Return value of replace_all does not needed here, but it is needed in the other place in the source code (write(replace_all(...))).

The compiler error is because std::string::substr returns a string

It may be some misunderstanding, but there [in this 2 functions] is no any call to substr(). (And replacing return std::move(str); with return str; prevents compiling just this functions, not where they are called.)

but if we take just that part:

I don't get your point. There are some places in the source code where replace_all and html_escape are called and their return value is actually used. So, what are you suggesting? Make this functions returning void and add some excess code here and there?
The current code despite being dirty is near optimal for this task, and it satisfies the main purpose of the C++ implementation — maximum performance. And there should be a very strong reason to rewrite it.

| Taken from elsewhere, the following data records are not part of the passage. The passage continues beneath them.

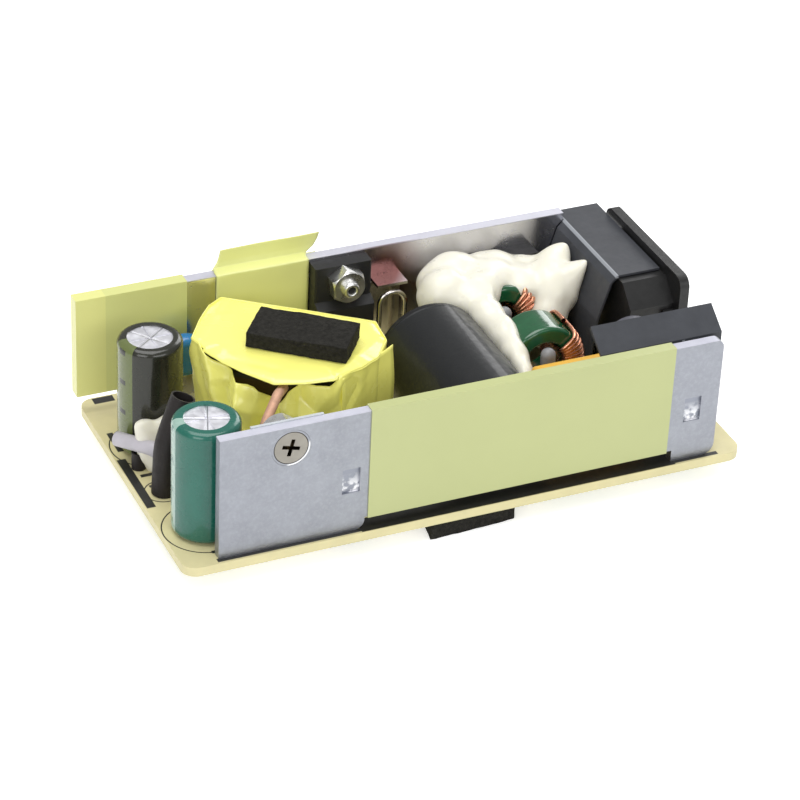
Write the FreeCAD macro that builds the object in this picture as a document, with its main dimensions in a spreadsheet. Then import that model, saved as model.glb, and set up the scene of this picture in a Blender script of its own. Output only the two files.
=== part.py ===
import FreeCAD, Part
import math
import os
import re
import Sketcher
from FreeCAD import Placement, Rotation, Vector

# Open frame power supply: a mains adapter's circuit board with two heatsinks, without its case.
# Millimetres. Places are measured from the board's front left corner, on its top face:
# x runs right along the board, y back, z up. The origin of the finished part is the middle
# of its outline at the bottom of the foam pad under the board, so each piece is shifted there last.

SIZES = {
    # Circuit board and what is under it
    "board_length": 97.4,
    "board_width": 51.4,
    "board_thickness": 1.6,
    "board_corner": 2.5,
    "hole_slack": 0.3,
    "joint_height": 1.0,
    "joint_rim": 0.45,
    "stub_height": 1.6,
    "foam_x": 41.4,
    "foam_y": 0.15,
    "foam_length": 15.2,
    "foam_width": 8.0,
    "foam_height": 3.0,
    "foam_skew": 1.5,
    "foam_turn": 3.3,
    # Front heatsink
    "heatsink_height": 21.75,
    "front_start": 5.8,
    "front_end": 92.3,
    "front_face": 1.13,
    "front_sheet": 1.6,
    "front_raise_start": 30.2,
    "front_raise_end": 84.5,
    "front_raise": 2.1,
    "front_foot_corner": 1.7,
    "front_top_corner": 1.5,
    "front_bottom_corner": 2.0,
    "front_screw_x": 17.46,
    "front_screw_height": 17.94,
    "dimple_left_x": 27.7,
    "dimple_right_x": 87.6,
    "dimple_height": 9.45,
    "dimple_wide": 3.0,
    "dimple_tall": 4.5,
    "dimple_depth": 0.4,
    "leg_wide": 3.2,
    "leg_thickness": 0.6,
    "leg_top": 12.2,
    "leg_pin": 1.2,
    # Rear heatsink
    "rear_overhang": 1.3,
    "rear_end": 86.0,
    "rear_face": 47.1,
    "rear_sheet": 2.0,
    "rear_lift": 3.7,
    "rear_lift_end": 14.0,
    "rear_screw_x": 44.4,
    "rear_screw_height": 18.1,
    "rear_corner": 1.0,
    "rear_pin_left_x": 21.0,
    "rear_pin_right_x": 60.0,
    "rear_pin": 1.8,
    # Screws and nuts, all of one metric size
    "screw_head": 5.5,
    "screw_shank": 2.9,
    "screw_hole": 3.3,
    "screw_tip": 0.6,
    "recess_length": 3.0,
    "recess_width": 0.65,
    "recess_depth": 1.0,
    "recess_turn": 15.0,
    "nut_across_flats": 5.5,
    "nut_thickness": 2.4,
    "nut_chamfer": 0.45,
    "nut_turn": 7.0,
    # Yellow tape
    "tape_film": 0.2,
    "front_tape_start": 30.7,
    "front_tape_end": 83.5,
    "left_tape_end": 17.6,
    "middle_tape_start": 22.7,
    "middle_tape_end": 39.0,
    "flap_root": 21.0,
    "flap_lean": 2.2,
    "flap_left_top": 24.6,
    "flap_right_top": 25.2,
    # Transistor on the rear heatsink, all in plastic
    "transistor_wide": 10.1,
    "transistor_right": 49.3,
    "transistor_thick": 4.6,
    "transistor_tab": 2.8,
    "transistor_bottom": 5.7,
    "transistor_step": 13.9,
    "transistor_top": 21.2,
    "transistor_edge": 0.35,
    "package_lead_wide": 0.9,
    "package_lead_thick": 0.6,
    "package_pitch": 2.54,
    # Rectifier behind the front heatsink, with a metal tab
    "rectifier_wide": 10.0,
    "rectifier_tab": 1.27,
    "rectifier_top": 20.9,
    "rectifier_body_top": 14.6,
    "rectifier_body_bottom": 5.6,
    "rectifier_body_thick": 3.3,
    "pad_wide": 12.0,
    "pad_bottom": 3.0,
    "pad_top": 21.9,
    "pad_thick": 0.5,
    # Bracket and wire link beside the transistor
    "bracket_start": 50.2,
    "bracket_end": 55.6,
    "bracket_top": 16.4,
    "bracket_foot": 3.0,
    "bracket_metal": 0.5,
    "bracket_reach": 3.6,
    "link_x": 53.1,
    "link_y": 43.9,
    "link_top": 15.0,
    "link_span": 4.6,
    "link_wire": 0.9,
    # Capacitors in cans
    "sleeve_wall": 0.25,
    "can_sink": 0.15,
    "score_depth": 0.12,
    "score_wide": 0.25,
    "stand_gap": 0.2,
    "lead_wire": 0.8,
    "bulk_x": 54.2,
    "bulk_radius": 9.2,
    "bulk_height": 9.8,
    "bulk_near": 4.6,
    "bulk_far": 32.6,
    "bulk_corner": 1.6,
    "bulk_vent": 6.5,
    "bulk_pitch": 7.5,
    "bulk_lead_bend": 1.4,
    "dark_x": 6.9,
    "dark_y": 35.05,
    "dark_radius": 5.3,
    "dark_vent": 3.7,
    "green_x": 7.0,
    "green_y": 9.95,
    "green_radius": 5.45,
    "green_vent": 3.6,
    "upright_top": 20.5,
    "upright_corner": 1.1,
    "upright_pitch": 5.0,
    "aux_x": 41.2,
    "aux_y": 12.6,
    "aux_radius": 2.5,
    "aux_vent": 1.7,
    "aux_top": 11.0,
    "aux_corner": 0.6,
    "aux_pitch": 2.0,
    # Disc parts
    "blue_x": 16.0,
    "blue_y": 43.6,
    "blue_height": 10.2,
    "blue_radius": 3.7,
    "blue_thick": 3.2,
    "disc_lead": 0.6,
    "varistor_x": 83.1,
    "varistor_y": 15.3,
    "varistor_height": 14.7,
    "varistor_radius": 4.8,
    "varistor_thick": 3.6,
    "disc_pitch": 5.0,
    # Orange film capacitor
    "film_start": 63.7,
    "film_length": 18.0,
    "film_front": 4.6,
    "film_wide": 8.5,
    "film_height": 15.0,
    "film_edge": 0.6,
    "film_pitch": 15.0,
    # Chokes: rings that stand across the board, wound at left and right
    "ring_radius": 6.6,
    "ring_hole": 3.6,
    "ring_depth": 7.0,
    "ring_edge": 0.8,
    "ring_height": 10.4,
    "front_choke_x": 70.4,
    "front_choke_y": 20.5,
    "rear_choke_x": 69.2,
    "rear_choke_y": 34.8,
    "coil_wire": 0.95,
    "coil_gap": 0.1,
    "coil_step": 17.5,
    "coil_middle": 8.0,
    "choke_pitch_x": 10.0,
    "choke_pitch_y": 6.0,
    "choke_pin": 0.9,
    "choke_pin_reach": 2.6,
    "divider_radius": 1.25,
    "divider_top": 14.9,
    "divider_gap": 1.2,
    "divider_shift": 0.8,
    "base_wide": 5.0,
    "base_height": 4.4,
    "base_toe": 3.8,
    # Transformer, turned on the board
    "transformer_x": 28.5,
    "transformer_y": 29.45,
    "transformer_turn": -37.0,
    "wrap_film": 0.35,
    "wrap_top": 19.5,
    "wrap_bottom": 0.6,
    "core_length": 26.4,
    "core_depth": 7.6,
    "core_bottom": 2.2,
    "core_top": 19.0,
    "core_yoke": 3.0,
    "core_leg": 7.6,
    "core_side": 3.4,
    "bobbin_gap": 0.15,
    "bobbin_wall": 0.7,
    "winding_gap": 0.5,
    "winding_depth": 15.8,
    "winding_corner": 2.5,
    "rail_inset": 2.2,
    "rail_depth": 3.6,
    "pin_wire": 0.8,
    "pin_inset": 1.0,
    "slit_left": -9.5,
    "slit_right": 8.5,
    "slit_low": 14.9,
    "slit_high": 18.9,
    "block_length": 16.5,
    "block_width": 8.5,
    "block_height": 3.0,
    "block_turn": -38.0,
    "block_x": 29.7,
    "block_y": 26.5,
    "drain_wire": 1.6,
    # Cut sleeves at the left end
    "tall_radius": 2.0,
    "tall_wall": 0.3,
    "tall_wire_top": 7.0,
    "grey_radius": 1.22,
    "grey_wall": 0.3,
    "short_x": 2.9,
    "short_y": 29.3,
    "short_radius": 1.2,
    "short_wall": 0.3,
    "short_top": 3.1,
    "cut_wire": 1.0,
    "wire_drop": 1.2,
    # Hidden parts
    "bridge_start": 62.6,
    "bridge_length": 17.4,
    "bridge_thick": 3.4,
    "bridge_bottom": 2.2,
    "bridge_top": 17.0,
    "bridge_pitch": 5.0,
    "bridge_lead": 1.0,
    "fuse_x": 87.4,
    "fuse_y": 8.6,
    "fuse_length": 8.4,
    "fuse_width": 4.2,
    "fuse_height": 8.0,
    "fuse_pitch": 5.0,
    "chip_x": 33.6,
    "chip_y": 8.7,
    "chip_length": 9.4,
    "chip_width": 6.4,
    "chip_low": 0.6,
    "chip_top": 4.0,
    "chip_pitch": 2.54,
    "chip_row": 7.62,
    "chip_pin_wide": 0.5,
    "chip_pin_thick": 0.3,
    "opto_x": 25.4,
    "opto_length": 4.6,
    # Mains inlet
    "flange_left": 94.3,
    "flange_thick": 1.7,
    "flange_low": 0.2,
    "flange_top": 21.9,
    "flange_wide": 27.3,
    "flange_corner": 2.0,
    "inlet_y": 33.5,
    "inlet_back": 86.3,
    "inlet_wide": 23.6,
    "inlet_low": 0.3,
    "inlet_top": 20.0,
    "inlet_chamfer": 3.5,
    "inlet_rib": 1.0,
    "inlet_back_wall": 1.2,
    "socket_wide": 19.0,
    "socket_tall": 14.0,
    "socket_chamfer": 2.5,
    "socket_height": 11.0,
    "pin_radius": 1.2,
    "pin_spread": 5.0,
    "pin_low": 2.2,
    "pin_high": 3.0,
    "pin_sink": 1.0,
    "tail_wide": 2.0,
    "tail_thick": 0.8,
    # Grey insulation sheets
    "sheet_film": 0.4,
    "cover_gap": 0.15,
    "cover_front": 26.8,
    "cover_rear": 46.9,
    "cover_rear_top": 50.2,
    "cover_right": 94.0,
    "cover_fold": 86.1,
    "guard_film": 0.3,
    "guard_gap": 0.1,
    "guard_start": 71.2,
    "guard_end": 93.0,
    "guard_low": 3.5,
    "guard_reach": 4.2,
    "guard_rise": 3.0,
}

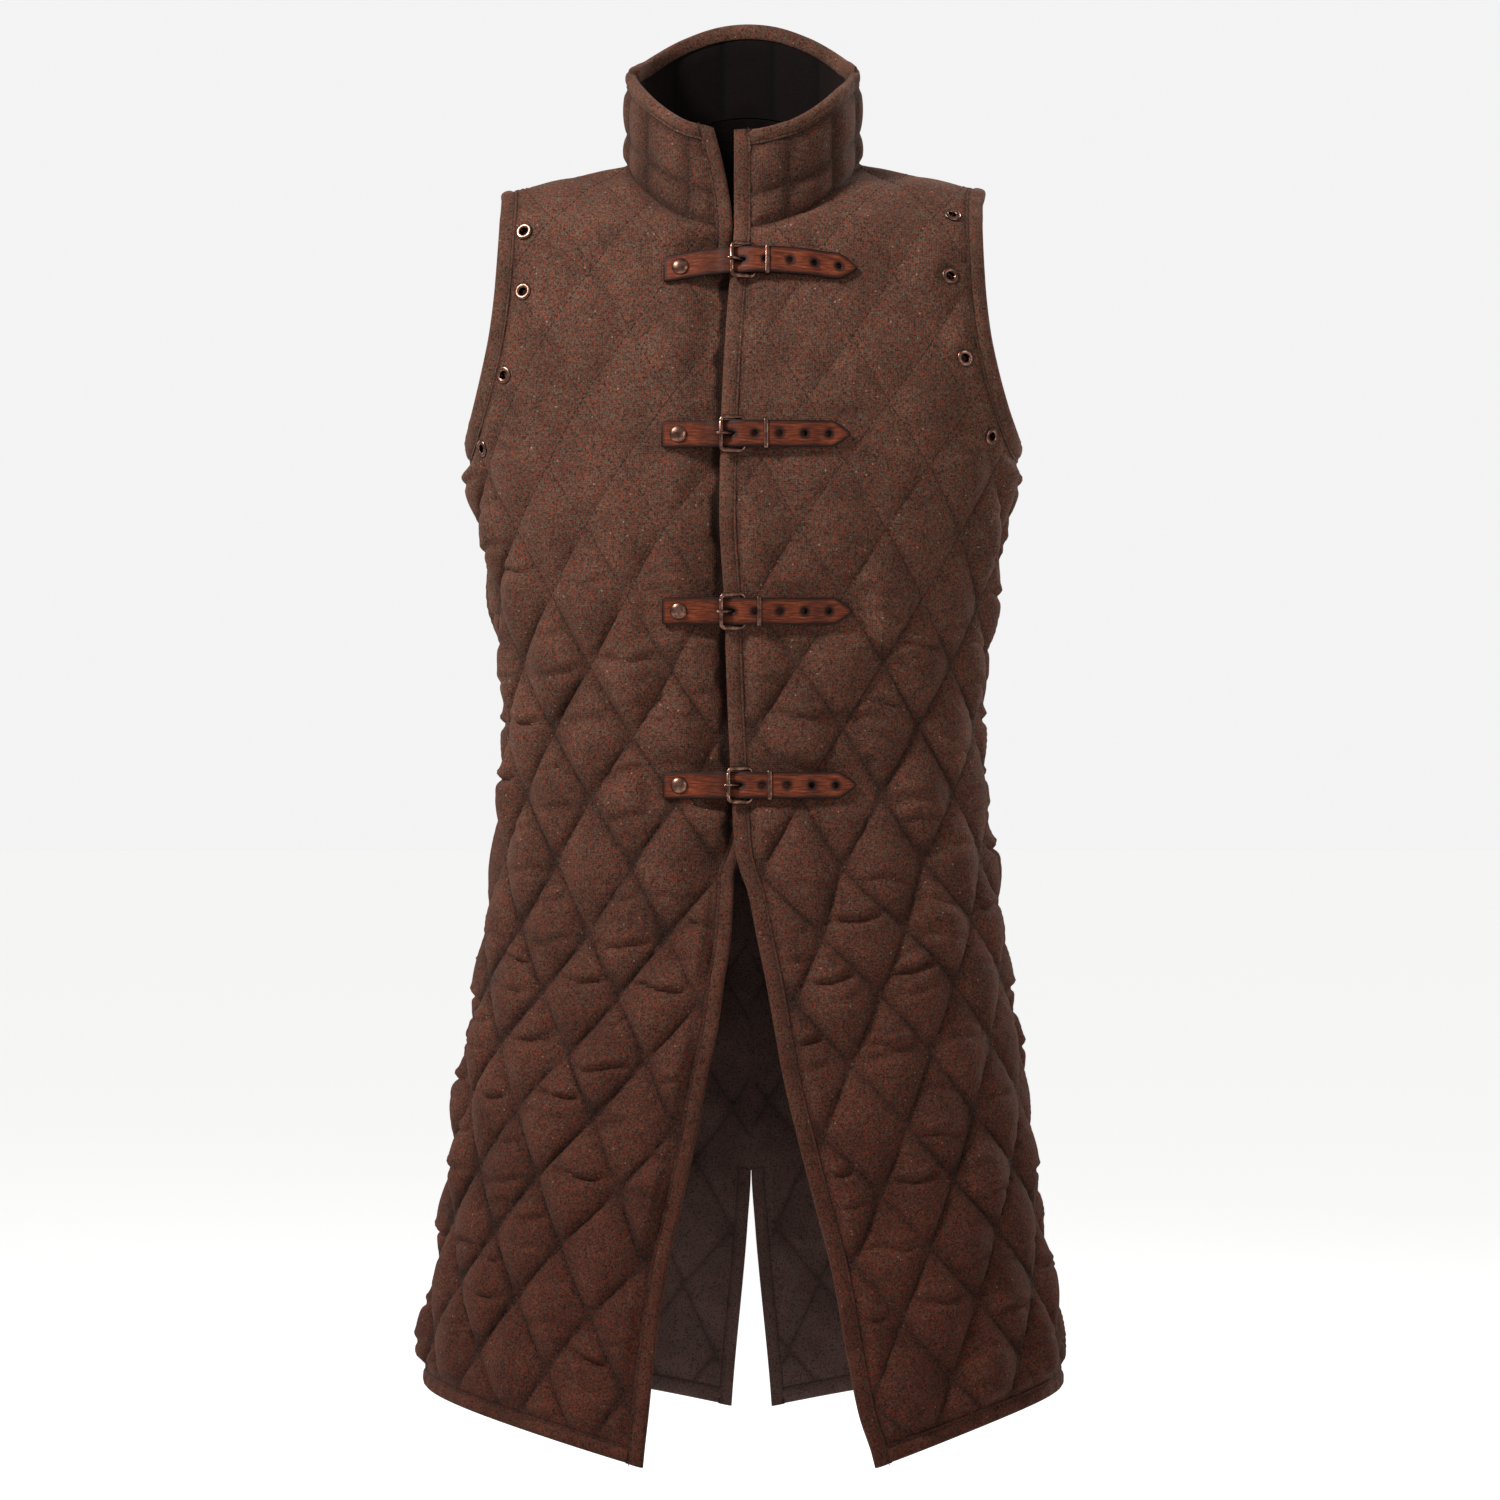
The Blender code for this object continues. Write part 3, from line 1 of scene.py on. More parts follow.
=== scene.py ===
# %% [markdown]
# # A quilted gambeson
#
# A gambeson is a padded coat that was worn under armour, or alone. Two layers of wool hold a layer of
# wadding, and stitches in crossing slanted rows keep the wadding in place, so the cloth swells into
# diamonds between them. This one has no sleeves. It has a stand collar, folded bindings on every
# edge, brass eyelets round the armholes and four buckled straps at the front.
#
# The lesson works in this order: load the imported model, repeat the sizes that its shape follows, make
# the cloth, the bindings, the stitches, the straps and the metal, and then light it.

import math
from collections import namedtuple

import bmesh
import bpy
import numpy as np
from mathutils import Matrix, Vector
from mathutils.geometry import delaunay_2d_cdt


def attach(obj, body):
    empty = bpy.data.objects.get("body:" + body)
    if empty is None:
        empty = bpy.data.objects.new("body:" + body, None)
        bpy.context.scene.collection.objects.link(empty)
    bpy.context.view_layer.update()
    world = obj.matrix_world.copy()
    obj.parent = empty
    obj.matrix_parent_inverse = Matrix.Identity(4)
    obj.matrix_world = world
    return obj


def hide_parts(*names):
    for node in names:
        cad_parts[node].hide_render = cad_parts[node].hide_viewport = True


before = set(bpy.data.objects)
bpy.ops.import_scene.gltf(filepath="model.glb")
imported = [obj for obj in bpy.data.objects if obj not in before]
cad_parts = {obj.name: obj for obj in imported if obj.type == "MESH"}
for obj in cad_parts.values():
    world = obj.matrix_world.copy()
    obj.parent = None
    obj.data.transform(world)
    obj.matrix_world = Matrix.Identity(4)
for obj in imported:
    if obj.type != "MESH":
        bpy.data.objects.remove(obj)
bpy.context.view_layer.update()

# %% [markdown]
# ## The sizes of the coat
#
# Every size is in millimetres, and meshes are made in metres. +Z is up, and the front faces -Y. Left and
# right are the wearer's, so left is +X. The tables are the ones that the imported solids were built
# from: they give the body's half width, depth and edges at each height, and smooth curves join their
# rows. A lift is a distance off the surface that the quilting stitches pull down to. Sewn neighbours
# reach 0.3 mm into each other here, so that no light comes through a seam.

# %% The sizes of the coat
MM = 0.001
SEAM_LAP = 0.3
TABLE_LIFT = 4.0
WALL_INSIDE = -5.0
DIAMOND_HALF_WIDTH = 31.0
DIAMOND_HALF_HEIGHT = 47.5
FIRST_CORNER = 16.0
CORNER_ROW = -327.0
HEM = -938.0
HEM_RISE = 40.0
RISE_START = -430.0
SWING_START = -500.0
SWING_LENGTH = 70.0
BINDING = 12.0
ARMHOLE_BINDING = 13.0
SLIT_BINDING = 10.0
SLIT_TOP = -755.0
NECK_HALF_WIDTH = 86.0
NECK_DROP = 58.0
NECK_CLIMB = 43.0
NECK_ROUND = 0.8
RING_SQUARENESS = 2.2
SHOULDER_TIP_X = 180.0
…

Also I want to say in my defense that current C++ implementation is a dirty partly because there is already a not dirty C++ "implementation". I have a transpiler, which translates Python code to human-readable C++. And this generated code can be considered as a "not dirty C++ implementation" [besides, it has comparable performance].

I've written a mostly-complete implementation, but ran out of steam for finishing up the last bits of support. Currently missing lists, block-quote authors, and a few other things I haven't figured out yet from the spec.

Opened a PR at Add incomplete ast-based Rust implementation by daboross · Pull Request #4 · pqmarkup/pqmarkup-lite · GitHub.

I probably won't work on this again soon, so if anyone else is interested in a relatively-clean parser from scratch based on parsing to an AST and then doing a few transformations before printing, feel free to take this the last mile. (in other words, grab my code, add your modifications, and PR as a completed thing).